Sarebbe stata proprio la «carenza di qualsivoglia verifica», da parte di Francesco Bruno e del collegio dei revisori dei conti, a permettere il «sistematico saccheggio» subito dall’istituto musicale Bellini. Poiché loro avrebbero «abdicato ai poteri di vigilanza sulla legittimità, regolarità e correttezza dell’azione amministrativa contabile». A mettere una pezza sul buco sarebbe stata, poco dopo il suo arrivo, la dottoressa Leonardi. Che si sarebbe accorta, per esempio, di mandati di pagamento che all’istituto Bellini venivano registrati con una determinata causale e che, invece, venivano portati brevi manu alla banca, consentendo un cambiamento di destinazione d’uso del denaro. Le verifiche della funzionaria neo-assunta – che comincia a chiedere fotocopie di ogni documento per smascherare «il giochino» – spingerebbero Carrubba a falsificarne la firma. Un espediente riuscito fino all’inizio di marzo 2016, quando la banca blocca un bonifico e chiede di parlare espressamente con Leonardi. «Il pomeriggio del 3 marzo la signora Carrubba mi contatta telefonicamente chiedendomi di incontrarmi urgentemente – racconta Leonardi agli investigatori nel corso di un colloquio – Mi disse che mi avrebbe chiamata la banca perché c’era un mandato di pagamento bloccato con la mia firma falsa».

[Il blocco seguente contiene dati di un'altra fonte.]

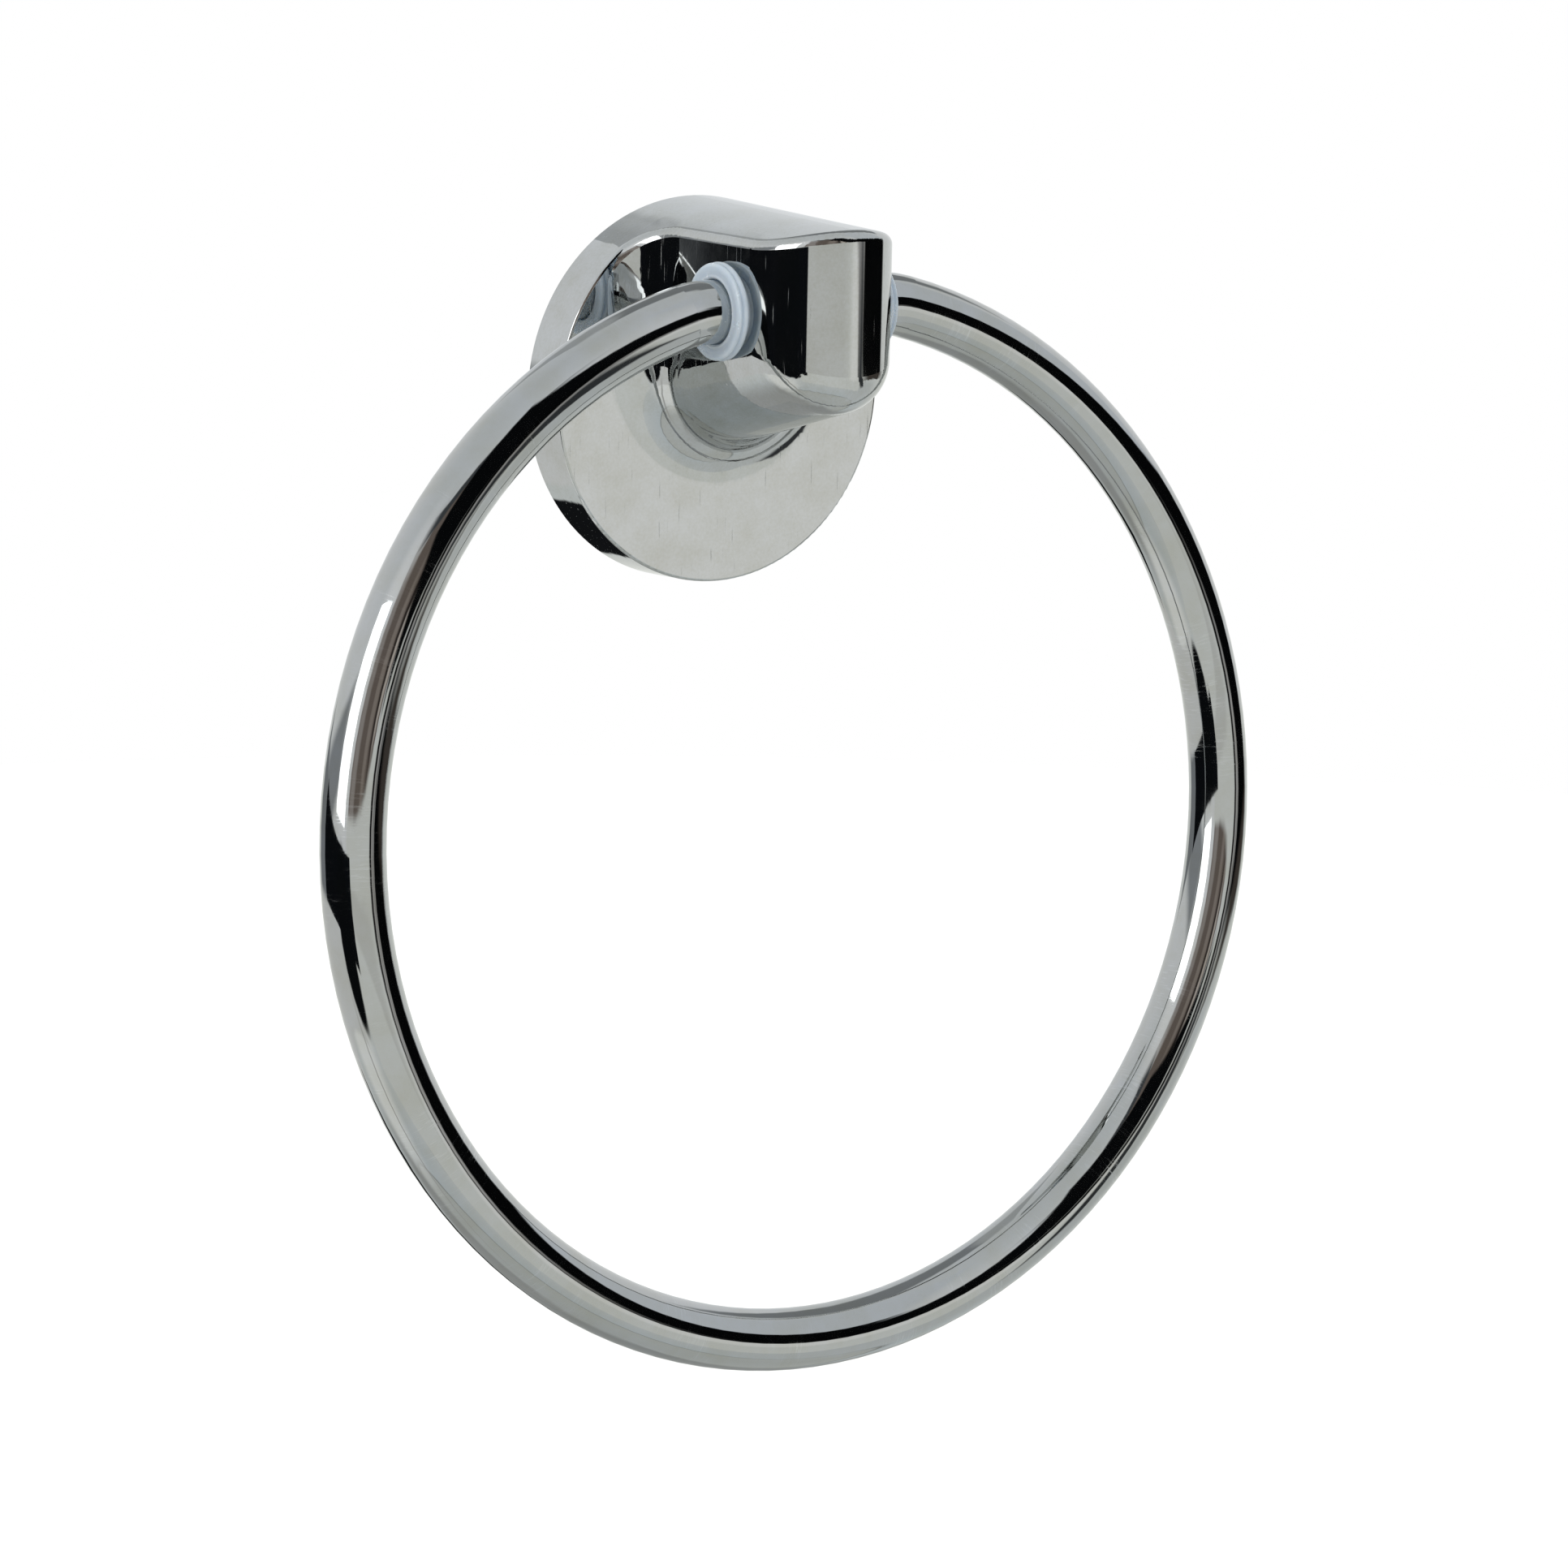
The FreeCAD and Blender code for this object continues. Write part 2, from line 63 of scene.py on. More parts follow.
# The room that the chrome mirrors: a pale room with a few dark openings, as a list of cards.
# A later card covers an earlier one. All angles are in degrees:
# at = azimuth and elevation; azimuth 0 is straight in front of the plate, + to its right;
# size = width and height; tilt = turn of the card; soft = share of half its size that fades out.
room = {
    "spread": 0.9,  # plain white that everything but the metal gets
    "rows": [  # plain room from straight below to straight above, with one dark seam in the floor
        (-90, "#C7CAC8"), (-70, "#CCCFCB"), (-57, "#CCCEC8"), (-54.6, "#CACCC6"), (-54, "#82847F"),
        (-53.2, "#D2D8D8"), (-40, "#D8DCDA"), (-25, "#E5E7E3"), (-12, "#EEF0EB"), (0, "#EEEFEE"),
        (25, "#F0F1F2"), (55, "#E2E5E6"), (90, "#DBDEDF"),
    ],
    "cards": [
        dict(at=(62, 36), size=(60, 64), soft=0.12, colour="#DDE1E5"),  # bluish side wall
        dict(at=(135, 47), size=(62, 36), soft=0.15, colour="#8F9294"),  # doorway behind
        dict(at=(176, 48), size=(24, 34), soft=0.3, colour="#BABDBE"),
        dict(at=(153, 10), size=(32, 44), soft=0.2, colour="#E6E9EB"),  # paler wall behind
        dict(at=(-157, -62), size=(70, 36), soft=0.4, colour="#B0B1AE"),  # greyer floor behind
        dict(at=(160, -58), size=(66, 46), soft=0.35, colour="#A9ABA9"),
        dict(at=(-100, -37), size=(68, 38), soft=0.45, colour="#FFFFFA", shape="oval"),
        dict(at=(60, -36), size=(60, 42), soft=0.45, colour="#D5D8D6", shape="oval"),
        dict(at=(-117, 6), size=(70, 18), tilt=24, soft=0.3, colour="#9A9DA0"),  # dark opening, left
        dict(at=(-130, -23), size=(110, 18), soft=0.08, colour="#E6E6E3"),
        dict(at=(-155, -7.5), size=(34, 14), soft=0.12, colour="#888B8E"),
        dict(at=(-66, 28), size=(56, 44), soft=0.5, colour="#FFFFFF", shape="oval"),  # lit wall, left
        dict(at=(-17, 6), size=(64, 76), soft=0.06, colour="#766B64", shape="oval"),  # warm dark opening
        dict(at=(-39, 20), size=(14, 44), soft=0.5, colour="#A39B96"),  # and what shows faintly in it
        dict(at=(-9, 14), size=(12, 24), soft=0.4, colour="#968B83", shape="oval"),
        dict(at=(3, 13), size=(7, 18), soft=0.4, colour="#3B3431", shape="oval"),
        dict(at=(9, 9), size=(7, 9), soft=0.4, colour="#C9BFB6", shape="oval"),
        dict(at=(-14, 41), size=(52, 5), tilt=-8, soft=0.4, colour="#4A4D50"),
        dict(at=(14, 21), size=(56, 20), tilt=-43, soft=0.1, colour="#0B0C0E"),  # black boom and board
        dict(at=(0, -15), size=(106, 37), tilt=-2.5, soft=0.05, colour="#E9EAE4"),  # pale table
        dict(at=(-14, -6), size=(70, 6), soft=0.3, colour="#D9D9D3"),
        dict(at=(33, -9), size=(16, 12), soft=0.5, colour="#FAF9F4", shape="oval"),
        dict(at=(-90, -7), size=(99, 15), soft=0.012, colour="#101215"),  # low black screen, left
        dict(at=(-70, -14), size=(40, 29), soft=0.1, colour="#0F1113", shape="oval"),
        dict(at=(60, 4), size=(60, 27), tilt=-11, soft=0.07, colour="#08090A"),  # black screen, right
        dict(at=(72, -11), size=(40, 6), soft=0.5, colour="#4A443F"),
        dict(at=(41, -3.5), size=(10, 7), soft=0.5, colour="#CFCCC8", shape="oval"),
        dict(at=(48, -16), size=(6, 28), tilt=33, soft=0.3, colour="#3C3E40"),
        dict(at=(170, -34), size=(24, 10), soft=0.12, colour="#17181A"),  # dark doorway low behind
        dict(at=(-176, -34), size=(14, 10), soft=0.12, colour="#17181A"),
        dict(at=(-79, -50), size=(4, 44), tilt=24, soft=0.6, colour="#BDBCB7"),  # streak on the floor
    ],
    "softbox": dict(at=(-75, 19), distance=1.5, width=0.86, height=0.92, level=1.9),
}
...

Secondo la ricostruzione di quell’incontro pomeridiano in automobile, avvenuto di fronte al bar Alecci di Gravina di Catania, Carrubba avrebbe pregato Leonardi di «far andare avanti il mandato, adducendo una serie di notizie personali e familiari che l’avevano portata a compiere l’atto, chiedendomi di comprendere tali comportamenti dipendenti dalla messa all’asta della propria casa e dai prestiti usurai». Difficoltà economiche alle quali lei sarebbe stata costretta a fare fronte. Leonardi, poi, aggiunge che Carrubba le avrebbe paventato, in quella occasione, anche «la possibilità che la banca mi avrebbe potuto esibire dei mandati del 2015 riguardanti pagamenti a suo favore giustificati dall’espletamento di mansioni superiori – e conclude – La signora Carrubba precisò anche che sia il marito che le proprie figlie non erano a conoscenza di questi fatti…».